Van der Sloot, 27, was in the Peruvian prison under a 28-year sentence for murdering Peruvian business student Stephany Flores. They met at a casino before going to his hotel room. He fled with her money and credit cards, but was tracked down by authorities.

Leidy Figureoa, a 25-year-old Peruvian who married Van der Sloot in prison last July, said he almost was killed by a brutal attack by fellow inmates. She said he lost a lot of blood and wasn't being treated properly by prison officials, so she worried for his life.

Figueroa made her charges on Dutch TV, saying fellow inmates stabbed Van der Sloot in the waist and stomach multiple times. She held up a bloody shirt she said was his.

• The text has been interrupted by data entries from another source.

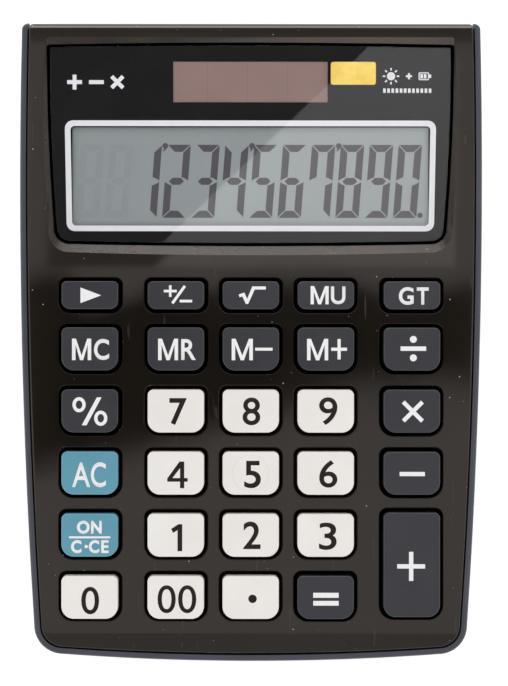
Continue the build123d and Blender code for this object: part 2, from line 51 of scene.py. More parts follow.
# ---------------------------------------------------------------- driving dimensions
MM = 0.001
WEDGE = math.radians(6.0)
FRONT = -73.06
FRONT_DEPTH = 11.0
FOOT_PROUD = 0.8
FACE_HEIGHT = FOOT_PROUD - FRONT * math.sin(WEDGE) + FRONT_DEPTH * math.cos(WEDGE)

COLUMNS = (-36.58, -17.03, 0.0, 17.03, 36.58)
ROW_PITCH = 14.1
ROWS = (10.64, -1.57, *(-15.67 - n * ROW_PITCH for n in range(4)))
TALL_ROW = -50.55
KEY_PROUD = 2.6
HOME_DISC = 0.15

WELL_REAR, WELL_FRONT = 68.2, 22.0
WELL_DEEP_REAR, WELL_DEEP_FRONT = 0.4, 2.2
WINDOW_TILT = math.atan((WELL_DEEP_FRONT - WELL_DEEP_REAR) / (WELL_REAR - WELL_FRONT))
WELL_Y = (WELL_REAR + WELL_FRONT) / 2
WELL_Z = -(WELL_DEEP_FRONT + WELL_DEEP_REAR) / 2
DISPLAY_X = -0.15
WINDOW_BACK = -1.3  # the window's lower face, from its upper one
GLASS_TOP = -2.2  # the display glass's upper face, from the same

FACE = (
    Matrix.Translation((0, 0, FACE_HEIGHT * MM))
    @ Matrix.Rotation(WEDGE, 4, "X")
    @ Matrix.Scale(MM, 4)
)
GLASS = (
    FACE
    @ Matrix.Translation((DISPLAY_X, WELL_Y, WELL_Z))
    @ Matrix.Rotation(WINDOW_TILT, 4, "X")
    @ Matrix.Translation((0, -WELL_Y, 0))
)
TO_FACE = FACE.inverted()
TO_GLASS = GLASS.inverted()

CAMERA_DISTANCE = 500.0  # straight out of the keypad face
CAMERA_AIM = (0.71, -0.2, 0.0)
CAMERA_ROLL = math.radians(0.05)
CAMERA_LENS, CAMERA_SENSOR = 115.0, 36.0
FLOOR_HALF = 3.0  # metres
FLOOR_GLOW = 0.5
INK = 0.015  # how far a print stands above what it is printed on
SUNK = 0.03  # how far its lower side lies in it


# ---------------------------------------------------------------- camera, floor and light
def make_camera():
    data = bpy.data.cameras.new("camera")
    data.lens = CAMERA_LENS
    data.sensor_width = CAMERA_SENSOR
    camera = bpy.data.objects.new("camera", data)
    bpy.context.scene.collection.objects.link(camera)
    place = FACE @ Matrix.Translation(Vector(CAMERA_AIM) + Vector((0, 0, CAMERA_DISTANCE)))
    rotation = FACE.to_quaternion().to_matrix().to_4x4() @ Matrix.Rotation(CAMERA_ROLL, 4, "Z")
    camera.matrix_world = Matrix.Translation(place.to_translation()) @ rotation
    data.clip_start = 0.01
    data.clip_end = 20.0
    bpy.context.scene.camera = camera


def card(name, corners):
    """A flat card in the face frame, seen only in reflections, as in a studio."""
    mesh = bpy.data.meshes.new(name)
    mesh.from_pydata(corners, [], [range(len(corners))])
    obj = bpy.data.objects.new(name, mesh)
    obj.matrix_world = FACE
    bpy.context.scene.collection.objects.link(obj)
    glow = Glow(name)
    mesh.materials.append(glow.mat)
    obj.visible_camera = False
    obj.visible_diffuse = False
    obj.visible_shadow = False
    obj.visible_transmission = False
    return glow


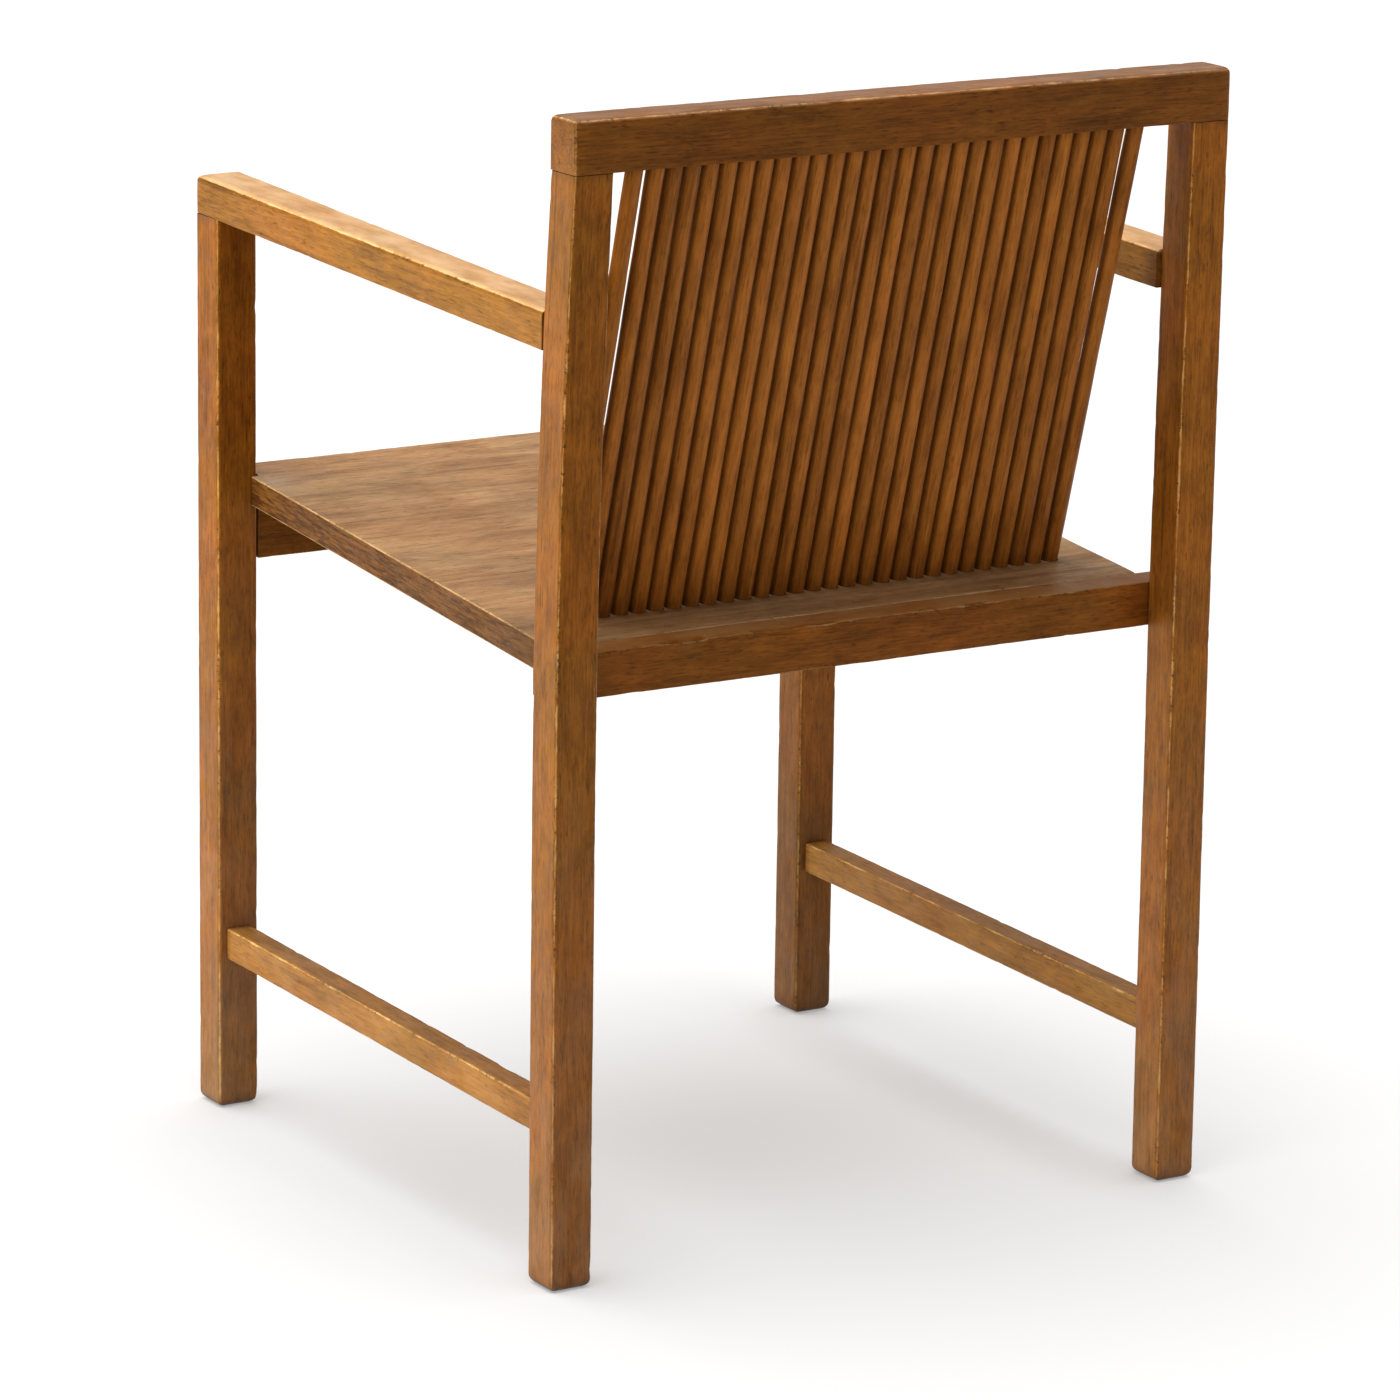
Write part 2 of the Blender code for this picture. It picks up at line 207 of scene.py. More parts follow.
def stations(start, end, step, rounds):
    """Places along a bar, closer together where its ends are rounded."""
    shares = [1 - math.cos(math.radians(turn)) for turn in (0, 18, 36, 54, 72, 90)]
    count = max(2, int((end - start - sum(rounds)) / step))
    middle = np.linspace(start + rounds[0], end - rounds[1], count + 1)
    front = [start + rounds[0] * share for share in shares[:-1]]
    back = [end - rounds[1] * share for share in reversed(shares[:-1])]
    return np.array([*front, *middle, *back])


def inset_at(distance, end_round):
    """How far the outline has drawn in at this distance from a rounded end."""
    if distance >= end_round:
        return 0.0
    left = end_round - distance
    return end_round - math.sqrt(max(0.0, end_round**2 - left**2))


class Bar:
    """One long piece: where it runs, its outline, and how its grain lies."""

    rounds = (0.001, 0.001)
    end_shares = (1.0, 1.0, 1.0)
    chips = ()
    shear = 0.0
    extra = ()  # further places along it that get a ring of points
    step = 0.006
    corner_steps = 5
    flat_steps = (4, 4)
    wobble = 0.00015
    nicks = 0.0005
    hidden_ends = (True, True)
    pith = (0.05, 0.03)
    seed = 1

    def __init__(self, name, axis, start, end, centre, half, radius, **more):
        self.name = name
        self.axis = axis
        self.start = start
        self.end = end
        self.centre = centre
        self.half = half
        self.radii = radius if isinstance(radius, tuple) else (radius,) * 4
        for key, value in more.items():
            setattr(self, key, value)
        self.across, self.up = [i for i in (0, 1, 2) if i != axis]

    def place(self, u, s, v):
        at = [0.0, 0.0, 0.0]
        first, second = self.centre(s)
        at[self.across] = first + u
        at[self.up] = second + v + self.shear * u
        at[self.axis] = s
        return at

    def local(self, at):
        s = at[self.axis]
        first, second = self.centre(s)
        u = at[self.across] - first
        return u, s, at[self.up] - second - self.shear * u

    def ring(self, s, inset):
        """The outline at this place, drawn in at a rounded end."""
        a, b = self.half(s)
        side, top, bottom = (inset * share for share in self.end_shares)
        most = 0.96 * min(a - side, b - max(top, bottom))
        radii = [min(max(radius - inset, radius * 0.4), most) for radius in self.radii]
        points = outline(
            side - a, a - side, bottom - b, b - top, radii, self.corner_steps, self.flat_steps
        )
        return [self.place(u, s, v) for u, v in points]

    def rings(self):
        rings = []
        places = [*stations(self.start, self.end, self.step, self.rounds), *self.extra]
        for s in sorted(places):
            first = inset_at(s - self.start, self.rounds[0])
            last = inset_at(self.end - s, self.rounds[1])
            rings.append((s, max(first, last)))
        least = 0.9 * min(self.half(self.start))
        shares = (0.75, 0.4, 0.15)
        cap = [(self.start, rings[0][1] + least * share) for share in shares]
        tail = [(self.end, rings[-1][1] + least * share) for share in reversed(shares)]
        return cap, rings, tail

    def build(self):
        bm = bmesh.new()
        loops = []
        cap, rings, tail = self.rings()
        for s, inset in cap:
            loops.append(self.cap_ring(bm, s, rings[0][1], inset - rings[0][1]))
        for s, inset in rings:
            loops.append([bm.verts.new(at) for at in self.ring(s, inset)])
        for s, inset in tail:
            loops.append(self.cap_ring(bm, s, rings[-1][1], inset - rings[-1][1]))
        count = len(loops[0])
        for first, second in zip(loops, loops[1:]):
            for index in range(count):
                after = (index + 1) % count
                bm.faces.new((first[index], first[after], second[after], second[index]))
        bm.faces.new(list(reversed(loops[0])))
        bm.faces.new(loops[-1])
        bmesh.ops.recalc_face_normals(bm, faces=bm.faces[:])
        self.roughen(bm)
        mesh = bpy.data.meshes.new(self.name)
        bm.to_mesh(mesh)
        bm.free()
        obj = bpy.data.objects.new(self.name, mesh)
        bpy.context.scene.collection.objects.link(obj)
        return obj

    def cap_ring(self, bm, s, inset, shrink):
        """A smaller copy of an end's outline, lying in the end face."""
        points = np.array(self.ring(s, inset))
        middle = points.mean(axis=0)
        share = 1 - shrink / min(self.half(s))
        return [bm.verts.new(middle + (at - middle) * share) for at in points]

    def roughen(self, bm):
        """Slight waves of a hand-planed surface, and small nicks along the arrises."""
        shift = Vector((self.seed * 7.31, self.seed * 3.17, self.seed * 5.71))
        bm.normal_update()
        moves = []
        for vert in bm.verts:
            at = vert.co + shift
            wave = (noise.noise(at * 23) - 1.0) * self.wobble
            u, s, v = self.local(vert.co)
            a, b = self.half(s)
            near = max(a - abs(u), b - abs(v))
            if near < 1.5 * max(self.radii):
                nick = noise.noise(at * 95) + 0.5 * noise.noise(at * 260)
                wave -= max(0.0, nick - 0.28) * self.nicks * 2
                wave -= abs(noise.noise(at * 41)) * self.nicks * 0.5
            for place, length, depth in self.chips:
                from_arris = math.hypot(a - u, b - v)
                bite = max(0.0, 1 - from_arris / (3 * depth))
                wave -= depth * bite * max(0.0, 1 - abs(s - place) / length) ** 0.5
            moves.append(min(wave, 0.0))
        for vert, move in zip(bm.verts, moves):
            vert.co += vert.normal * move


def write_attributes(obj, bar, tone):
    """Grain place, distance to each edge, and tone, for the material to read."""
    mesh = obj.data
    count = len(mesh.vertices)
    grain = np.zeros((count, 3), np.float32)
    edge = np.zeros((count, 3), np.float32)
    tones = np.zeros((count, 3), np.float32)
    jump = bar.seed * 1.37
    for index, vert in enumerate(mesh.vertices):
        u, s, v = bar.local(vert.co)
        a, b = bar.half(s)
        grain[index] = (u + bar.pith[0], s + jump, v + bar.pith[1])
        ends = [
            FAR if bar.hidden_ends[0] else s - bar.start,
            FAR if bar.hidden_ends[1] else bar.end - s,
        ]
        crisp = v < 0 and max(bar.radii[2:]) < CRISP
        edge[index] = (a - abs(u), FAR if crisp else b - abs(v), min(ends))
        tones[index] = tone(vert.co)
    for name, values in (("grain", grain), ("edge", edge), ("tone", tones)):
        layer = mesh.attributes.new(name, "FLOAT_VECTOR", "POINT")
        layer.data.foreach_set("vector", values.ravel())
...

The motive for the attack, according to Figueroa, was to publicize the horrible conditions of the prison by killing its most high-profile inmate. The prison is a maximum-security facility 16,000 feet up in the Andes Mountains near Peru's border with Chile and Bolivia.

Peruvian authorities transferred Van der Sloot to the facility from a medium-security prison near Lima. They said he threatened the warden when guards took away his mobile phone. Van der Sloot said he was "set up" by authorities.

Coincidentally, Van der Sloot wrote a rambling letter just before the incident blasting prison officials, that was sent to a British tabloid. The letter accused prison officials of violating "every one" of his human rights. Van der Sloot wrote the prison tortured inmates and didn't fulfill the mission of "reintegrating offenders into society."

Prison officials vigorously denied Van der Sloot was stabbed. The head of Peru's National Penitentiary Institute, Jose Luis Perez Guadalupe said Figueroa was a "compulsive liar," adding nothing happened, it's "not the first time in recent weeks that she give false information to the press," he said.